Entries from a dataset:
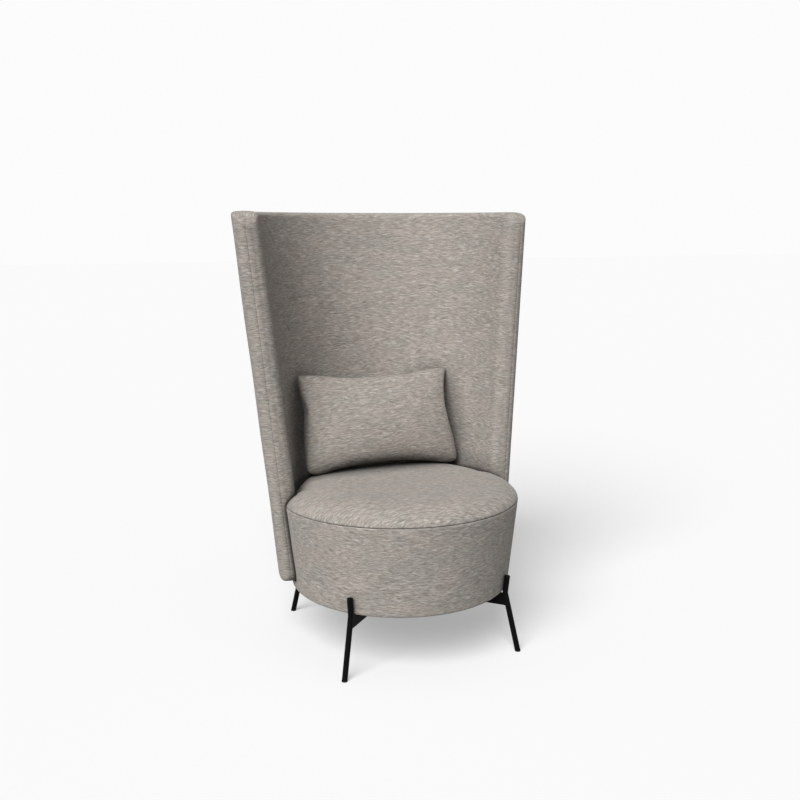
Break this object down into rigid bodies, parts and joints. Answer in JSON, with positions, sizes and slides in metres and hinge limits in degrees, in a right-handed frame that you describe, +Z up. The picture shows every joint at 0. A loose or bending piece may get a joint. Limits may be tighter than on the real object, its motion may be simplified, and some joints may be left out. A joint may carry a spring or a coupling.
{
  "type": "high back lounge chair",
  "caption": "Upholstered lounge chair with a round drum seat, a tall padded shell wrapped round the sitter, bent rod legs and a loose lumbar cushion.",
  "frame": {"origin": "on the floor, under the middle of the chair's bounding box", "axes": "+Z up, -Y the way the sitter faces, +X towards the sitter's left"},
  "size_m": [0.9156, 0.8815, 1.26],
  "materials": {
    "taupe_melange_fabric": "woven melange upholstery cloth with short streaks of light and dark yarn",
    "black_powder_coat": "fine matt black powder coat on steel",
    "glide_nylon": "black moulded nylon",
    "zinc_steel": "bright zinc plate",
    "birch_plywood": "sanded birch plywood",
    "beech_timber": "planed beech",
    "fibreboard": "thin bent hardboard",
    "upholstery_foam": "cut flexible foam",
    "polyester_fibre": "soft white fibre",
    "elastic_webbing": "woven elastic strap",
    "black_lining": "black non-woven lining"
  },
  "bodies": {
    "chair": {"leg_front_left": "black_powder_coat", "leg_front_right": "black_powder_coat", "leg_rear_left": "black_powder_coat", "leg_rear_right": "black_powder_coat", "glide_front_left": "glide_nylon", "glide_front_right": "glide_nylon", "glide_rear_left": "glide_nylon", "glide_rear_right": "glide_nylon", "cross_bar_under": "black_powder_coat", "cross_bar_over": "black_powder_coat", "tab_front_left": "black_powder_coat", "tab_front_right": "black_powder_coat", "tab_rear_left": "black_powder_coat", "tab_rear_right": "black_powder_coat", "frame_screws": "zinc_steel", "frame_tee_nuts": "zinc_steel", "seat_base_board": "birch_plywood", "seat_ring": "birch_plywood", "post_rear_middle": "beech_timber", "post_rear_left": "beech_timber", "post_front_left": "beech_timber", "post_front_middle": "beech_timber", "post_front_right": "beech_timber", "post_rear_right": "beech_timber", "seat_side_board": "fibreboard", "seat_side_foam": "upholstery_foam", "seat_side_cover": "taupe_melange_fabric", "seat_dust_cover": "black_lining", "webbing_across": "elastic_webbing", "webbing_lengthwise": "elastic_webbing", "seat_foam": "upholstery_foam", "seat_wadding": "polyester_fibre", "seat_top_cover": "taupe_melange_fabric", "back_plywood": "birch_plywood", "back_inner_foam": "upholstery_foam", "back_outer_foam": "upholstery_foam", "back_inner_cover": "taupe_melange_fabric", "back_outer_cover": "taupe_melange_fabric", "back_spacers": "zinc_steel", "back_bolts": "zinc_steel", "back_tee_nuts": "zinc_steel"},
    "cushion": {"cushion_front_panel": "taupe_melange_fabric", "cushion_back_panel": "taupe_melange_fabric", "cushion_filling": "polyester_fibre"}
  },
  "joints": [
    {"name": "cushion_lift", "type": "slide", "parent": "chair", "child": "cushion", "axis": [0, 0, 1], "range_m": [0, 0.6]}
  ]
}
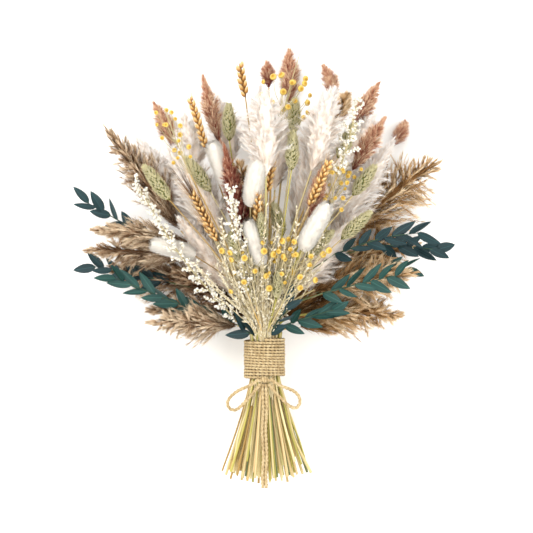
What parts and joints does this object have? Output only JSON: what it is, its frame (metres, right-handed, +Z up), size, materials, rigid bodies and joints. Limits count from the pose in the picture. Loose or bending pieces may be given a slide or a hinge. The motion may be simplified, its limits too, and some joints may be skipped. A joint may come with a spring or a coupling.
{
  "type": "bunch of dried flowers",
  "caption": "Tied bunch of dried grasses and flowers lying flat, with a fan of plumes, bunny tails, wheat, button flowers and teal leaves above a jute twine binding with a bow.",
  "frame": {"origin": "on the table, under the middle of the bunch as it lies", "axes": "+Y along the bunch from the cut ends to the heads, +Z up from the table, +X to the right seen from above"},
  "size_m": [0.3758, 0.4436, 0.1753],
  "materials": {
    "brown_plume": "feathery brown reed plume, matte",
    "rust_plume": "dyed soft plume, rose tip to burgundy base",
    "tan_plume": "feathery tan reed plume, matte",
    "teal_leaf": "preserved leaves, dark teal, slightly waxy",
    "white_plume": "bleached soft plume, matte with a faint pink cast",
    "wheat_ear": "dry husks, golden",
    "canary_grass": "dry papery scales, pale green",
    "bunny_tail": "cream silky fluff",
    "button_flower": "dry button flowers, matte yellow",
    "statice": "dry papery florets",
    "jute_twine": "twisted jute, matte and hairy",
    "stem": "dry cut straw, olive to pale gold"
  },
  "bodies": {
    "root": {"brown_plume_1": "brown_plume", "rust_plume_1": "rust_plume", "rust_plume_2": "rust_plume", "rust_plume_3": "rust_plume", "tan_plume_1": "tan_plume", "brown_plume_2": "brown_plume", "leaf_sprig_1": "teal_leaf", "white_plume_1": "white_plume", "white_plume_2": "white_plume", "rust_plume_4": "rust_plume", "rust_plume_5": "rust_plume", "tan_plume_2": "tan_plume", "tan_plume_3": "tan_plume", "leaf_sprig_2": "teal_leaf", "brown_plume_3": "brown_plume", "white_plume_3": "white_plume", "rust_plume_6": "rust_plume", "white_plume_4": "white_plume", "white_plume_5": "white_plume", "white_plume_6": "white_plume", "leaf_sprig_3": "teal_leaf", "brown_plume_4": "brown_plume", "white_plume_7": "white_plume", "rust_plume_7": "rust_plume", "wheat_ear_1": "wheat_ear", "rust_plume_8": "rust_plume", "canary_grass_2": "canary_grass", "rust_plume_9": "rust_plume", "tan_plume_4": "tan_plume", "bunny_tail_1": "bunny_tail", "wheat_ear_2": "wheat_ear", "wheat_ear_3": "wheat_ear", "canary_grass_3": "canary_grass", "button_spray_1": "button_flower", "canary_grass_4": "canary_grass", "button_spray_2": "button_flower", "canary_grass_5": "canary_grass", "leaf_sprig_4": "teal_leaf", "statice_spray_1": "statice", "canary_grass_6": "canary_grass", "bunny_tail_2": "bunny_tail", "wheat_ear_4": "wheat_ear", "canary_grass_9": "canary_grass", "statice_spray_2": "statice", "canary_grass_8": "canary_grass", "canary_grass_1": "canary_grass", "button_spray_3": "button_flower", "bunny_tail_3": "bunny_tail", "canary_grass_7": "canary_grass", "wheat_ear_5": "wheat_ear", "canary_grass_10": "canary_grass", "bunny_tail_4": "bunny_tail", "button_spray_4": "button_flower", "bunny_tail_5": "bunny_tail", "twine_binding": "jute_twine", "bow_knot": "jute_twine", "bow_loop_left": "jute_twine", "bow_loop_right": "jute_twine", "bow_tail_left": "jute_twine", "bow_tail_right": "jute_twine"}
  },
  "joints": []
}
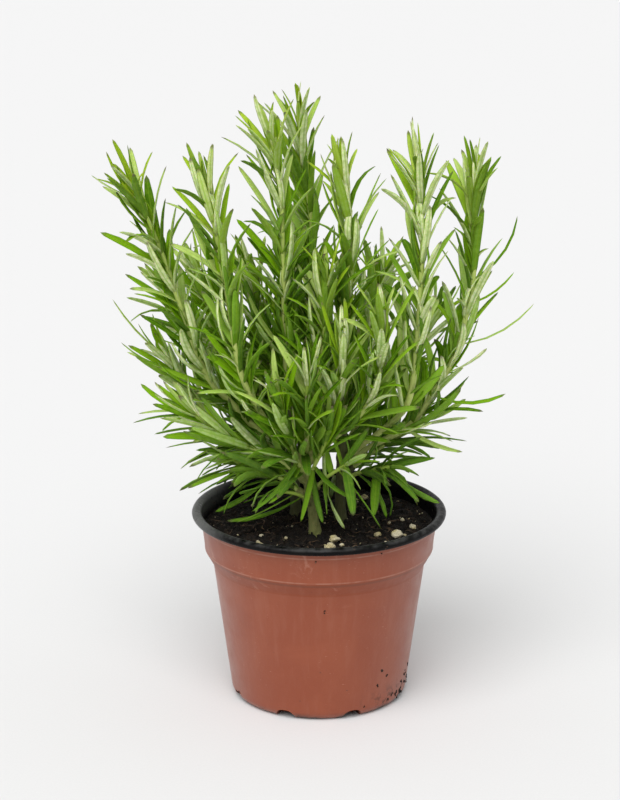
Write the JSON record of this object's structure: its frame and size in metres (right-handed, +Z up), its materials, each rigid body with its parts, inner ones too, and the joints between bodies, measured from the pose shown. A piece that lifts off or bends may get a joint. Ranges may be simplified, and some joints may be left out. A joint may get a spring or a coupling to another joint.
{
  "type": "potted rosemary",
  "caption": "Young rosemary bush of needle-leaved shoots on woody crowns, growing in dark soil in a thin tapered terracotta-coloured nursery pot with a curled black lip",
  "frame": {"origin": "centre of the pot's base, on the surface that it stands on", "axes": "+Z up through the pot, -Y towards the front that the picture shows, +X to the picture's right"},
  "size_m": [0.22, 0.1459, 0.3149],
  "materials": {
    "pot_plastic": "satin",
    "soil": "matte",
    "crumb": "matte",
    "bark": "matte",
    "leaf": "satin"
  },
  "bodies": {
    "root": {"pot": "pot_plastic", "soil": "soil", "perlite_01": "crumb", "perlite_02": "crumb", "perlite_03": "crumb", "perlite_04": "crumb", "perlite_05": "crumb", "perlite_06": "crumb", "perlite_07": "crumb", "perlite_08": "crumb", "crown_front": "bark", "crown_right": "bark", "crown_back": "bark", "shoot_front_short": "leaf", "shoot_left_inner": "leaf", "shoot_front_right": "leaf", "shoot_middle_left": "leaf", "shoot_middle_tall": "leaf", "shoot_middle_right": "leaf", "shoot_right_inner": "leaf", "shoot_right_outer": "leaf", "shoot_left_outer": "leaf", "shoot_front_middle": "leaf", "shoot_front_left": "leaf", "shoot_left_low": "leaf", "shoot_left_lowest": "leaf", "shoot_front_left_low": "leaf", "shoot_front_low": "leaf", "shoot_front_right_low": "leaf", "shoot_right_low": "leaf", "shoot_left_behind": "leaf", "shoot_left_middle": "leaf", "shoot_left_back": "leaf", "shoot_behind_left": "leaf", "shoot_back_tall": "leaf", "shoot_right_low_back": "leaf", "shoot_right_back": "leaf", "shoot_behind_right": "leaf", "shoot_back_right": "leaf", "shoot_back_left": "leaf", "shoot_back_middle": "leaf", "shoot_left_low_back": "leaf", "shoot_middle_low": "leaf"}
  },
  "joints": []
}
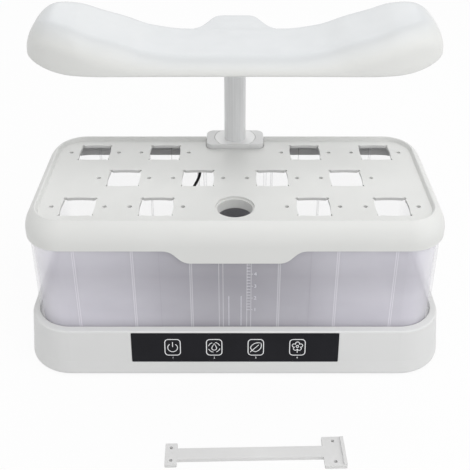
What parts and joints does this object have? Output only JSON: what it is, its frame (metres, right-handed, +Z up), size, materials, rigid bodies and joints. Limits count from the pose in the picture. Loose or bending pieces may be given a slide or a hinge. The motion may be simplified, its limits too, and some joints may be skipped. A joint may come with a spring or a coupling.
{
  "type": "countertop hydroponic garden",
  "caption": "Planting deck on a clear water tank in a housing with touch keys, lit from above by a gull-wing lamp that slides on a rear post.",
  "frame": {"origin": "on the counter, at the middle of the base's centre foot", "axes": "+X to the right along the deck, +Y to the back, towards the lamp post, +Z up"},
  "size_m": [0.4228, 0.3273, 0.343],
  "materials": {
    "white_plastic": "fine moulded satin, light warm grey-white",
    "deck_plastic": "fine moulded satin, light warm grey-white",
    "hood_plastic": "soft sheen, cool near-white",
    "tank_clear": "clear with a faint violet-grey cast, lightly frosted",
    "lens_clear": "clear cover over the lights",
    "panel_gloss": "near-black, glossy",
    "black_plastic": "black moulded",
    "circuit_board": "green laminate",
    "led_board_white": "white-faced aluminium board",
    "led_yellow": "amber phosphor",
    "post_aluminium": "satin, drawn lengthwise",
    "steel": "zinc plated",
    "rubber": "matt black",
    "cable_black": "black jacket",
    "bar_plastic": "whitish, moulded"
  },
  "bodies": {
    "base": {"base_shell": "white_plastic", "base_bottom_cover": "white_plastic", "rubber_feet": "rubber", "base_screws": "steel", "control_panel": "panel_gloss", "touch_board": "circuit_board", "main_board": "circuit_board", "dc_jack": "black_plastic", "rear_column": "white_plastic", "column_cap": "white_plastic", "post_bushing": "white_plastic", "pump_contacts": "black_plastic"},
    "tank": {"tank": "tank_clear", "pump_body": "black_plastic", "pump_cover": "black_plastic", "pump_outlet": "black_plastic", "pump_shaft": "steel", "suction_cups": "rubber", "pump_cable": "cable_black", "pump_plug": "black_plastic"},
    "impeller": {"impeller": "white_plastic"},
    "deck": {"deck": "deck_plastic"},
    "lamp": {"lamp_post": "post_aluminium", "post_foot": "black_plastic", "hood_shell": "hood_plastic", "hood_socket": "white_plastic", "hood_lens": "lens_clear", "hood_screws": "steel", "led_board": "led_board_white", "led_chips": "led_yellow"},
    "bar": {"support_bar": "bar_plastic"}
  },
  "joints": [
    {"name": "lamp_height", "type": "slide", "parent": "base", "child": "lamp", "axis": [0, 0, 1], "range_m": [0, 0.11]},
    {"name": "tank_lift", "type": "slide", "parent": "base", "child": "tank", "axis": [0, 0, 1], "range_m": [0, 0.04]},
    {"name": "deck_lift", "type": "slide", "parent": "tank", "child": "deck", "axis": [0, 0, 1], "range_m": [0, 0.05]},
    {"name": "impeller_spin", "type": "hinge", "parent": "tank", "child": "impeller", "pos_m": [-0.054, 0.07, 0.0711], "axis": [0, 1, 0], "continuous": true},
    {"name": "bar_lift", "type": "slide", "parent": "base", "child": "bar", "axis": [0, 0, 1], "range_m": [0, 0.03]}
  ]
}
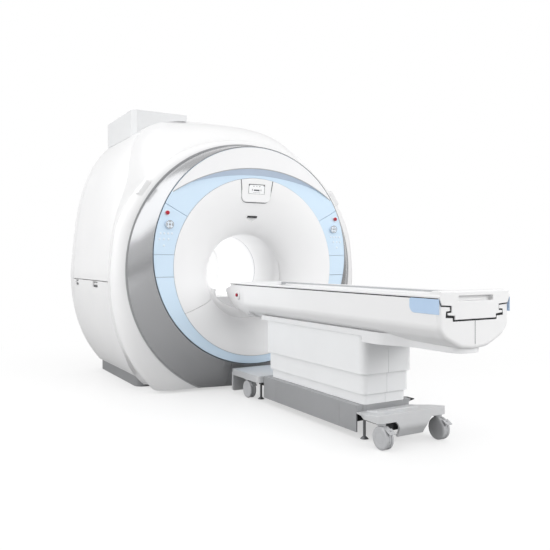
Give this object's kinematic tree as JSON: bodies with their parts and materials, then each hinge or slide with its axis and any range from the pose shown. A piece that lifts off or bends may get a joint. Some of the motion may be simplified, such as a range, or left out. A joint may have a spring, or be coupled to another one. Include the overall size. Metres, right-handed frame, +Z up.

WORK INSTRUCTIONS: Find the word "lifts" in the entries above and gather every line that holds it.

EXPECTED ANSWER:
Write the JSON record of this object's structure: its frame and size in metres (right-handed, +Z up), its materials, each rigid body with its parts, inner ones too, and the joints between bodies, measured from the pose shown. A piece that lifts off or bends may get a joint. Ranges may be simplified, and some joints may be left out. A joint may get a spring or a coupling to another joint.
Give this object's kinematic tree as JSON: bodies with their parts and materials, then each hinge or slide with its axis and any range from the pose shown. A piece that lifts off or bends may get a joint. Some of the motion may be simplified, such as a range, or left out. A joint may have a spring, or be coupled to another one. Include the overall size. Metres, right-handed frame, +Z up.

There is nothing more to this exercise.